When working on machine learning classification tasks, selecting the best model often involves analyzing various performance metrics like accuracy, precision, recall, and F1-score. In this post, I’ll walk you through how I evaluated and selected the best model for my dataset.

The Dataset and Models

I trained several machine learning models on my dataset, including:

Support Vector Classifier (SV)
Random Forest Classifier (RF)
Naive Bayes (NB)
K-Nearest Neighbors (KNN with 4 neighbors)

I used different resampling techniques such as:

ROS (Random Over-Sampling): Helps address class imbalance by increasing the number of minority class samples.
RUS (Random Under-Sampling): Reduces the majority class samples to balance the dataset.
Near Miss (nm): A specific type of under-sampling focusing on samples close to the decision boundary.

The goal was to find the model that performed best on unseen data (test set).

Performance Metrics

To evaluate the models, I used the following metrics:

Accuracy: The ratio of correctly predicted instances to the total instances.
Precision: The ratio of correctly predicted positive observations to the total predicted positives.
Recall: The ratio of correctly predicted positive observations to all actual positives.
F1-Score: The harmonic mean of precision and recall, balancing both.

Model Performance Results

Below are the key performance metrics for each model:

Model	Accuracy	Precision	Recall	F1 Score
SV-train	0.7487	0.3893	0.4029	0.4029
RF-train	0.8441	0.4725	0.5045	0.4846
NB-train	0.0693	0.0292	0.3083	0.0519
KN4-train	0.7143	0.3788	0.3951	0.3815
RF-rs-ros-train	0.9819	0.9829	0.9819	0.9817
RF-rs-ros-test	0.9310	0.9465	0.8684	0.8842

Model Selection Process

After reviewing the metrics, the model RF-rs-ros-test (Random Forest with Random Over-Sampling) stands out as the best-performing model. Here’s why:

High Accuracy: With an accuracy of 93.10%, this model predicts most instances correctly.
Balanced Precision and Recall: Precision of 94.65% and Recall of 86.84% show that the model does well at minimizing false positives and false negatives.
Strong F1 Score: The F1 score of 88.42% confirms that this model maintains a good balance between precision and recall, making it reliable for scenarios where both metrics are important.

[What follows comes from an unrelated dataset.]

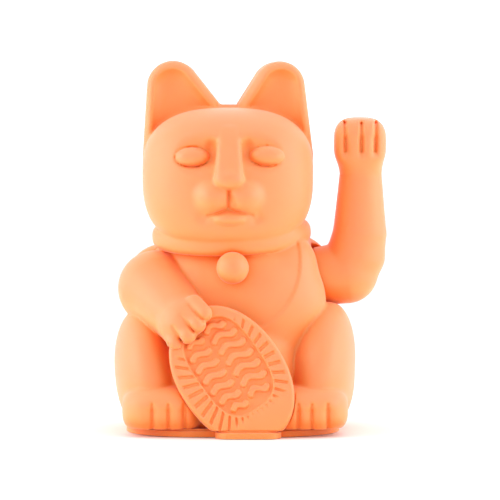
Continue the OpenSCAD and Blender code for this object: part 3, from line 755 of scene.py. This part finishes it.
def add_camera():
    data = bpy.data.cameras.new("camera")
    data.sensor_width = 36
    data.lens = LENS
    data.clip_end = 20
    camera = bpy.data.objects.new("camera", data)
    bpy.context.scene.collection.objects.link(camera)
    look_from(camera, CAMERA_AT, CAMERA_AIM)
    bpy.context.scene.camera = camera


def add_area(name, at, aim, size, power):
    data = bpy.data.lights.new(name, "AREA")
    data.shape = "RECTANGLE"
    data.size, data.size_y = size[0] * MM, size[1] * MM
    data.energy = power
    light = bpy.data.objects.new(name, data)
    bpy.context.scene.collection.objects.link(light)
    look_from(light, at, aim)


def add_world():
    """A light tent: bright behind and beside the object, dimmer on the camera's side."""
    world = bpy.data.worlds.new("studio")
    world.use_nodes = True
    tree = world.node_tree
    place = tree.nodes.new("ShaderNodeTexCoord")
    parts = tree.nodes.new("ShaderNodeSeparateXYZ")
    tent = tree.nodes.new("ShaderNodeMapRange")
    tent.interpolation_type = "SMOOTHSTEP"
    tent.inputs["From Min"].default_value = -1.0
    tent.inputs["From Max"].default_value = -0.1
    tent.inputs["To Min"].default_value = TENT_FRONT
    tent.inputs["To Max"].default_value = TENT_BACK
    tree.links.new(place.outputs["Generated"], parts.inputs["Vector"])
    tree.links.new(parts.outputs["Y"], tent.inputs["Value"])
    tree.links.new(tent.outputs["Result"], tree.nodes["Background"].inputs["Strength"])
    tree.nodes["Background"].inputs["Color"].default_value = (1, 1, 1, 1)
    bpy.context.scene.world = world
    bpy.context.scene.view_settings.view_transform = "Standard"


def add_light():
    add_area("left_softbox", (-700, -160, 260), (0, 0, 75), SOFTBOX, LEFT_WATTS)
    add_area("right_softbox", (720, -160, 240), (0, 0, 75), SOFTBOX, RIGHT_WATTS)
    add_world()


def add_floor():
    mesh = bpy.data.meshes.new("floor")
    r = 4.0
    mesh.from_pydata([(-r, -r, 0), (r, -r, 0), (r, r, 0), (-r, r, 0)], [], [(0, 1, 2, 3)])
    mesh.materials.append(new_material("floor", (0.96, 0.96, 0.96), 0.9)[0])
    floor = bpy.data.objects.new("floor", mesh)
    floor.location.z = -0.0002
    bpy.context.scene.collection.objects.link(floor)


add_camera()
build_cat()
build_arm()
dress_cad()
add_light()
add_floor()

Why Precision and Recall Matter

Depending on your project, focusing on precision or recall may be more important. For example, in medical diagnostics, recall might be more critical because you want to catch as many positive cases as possible (minimize false negatives). In other scenarios, like fraud detection, precision might be key to avoid false positives.

In this case, RF-rs-ros-test strikes a good balance between both, making it suitable for general classification tasks where accuracy, precision, and recall are equally important.

Conclusion

From the various models and resampling techniques, Random Forest with ROS emerged as the best choice. It had the highest overall metrics, including precision, recall, and F1 score. If you are dealing with imbalanced datasets, ROS can significantly improve your model’s performance, especially when using robust classifiers like Random Forest.

When evaluating models, it’s important to look beyond accuracy and assess other metrics like precision, recall, and F1 score, particularly when working with imbalanced data. These metrics provide a more comprehensive understanding of how your model performs in different real-world scenarios.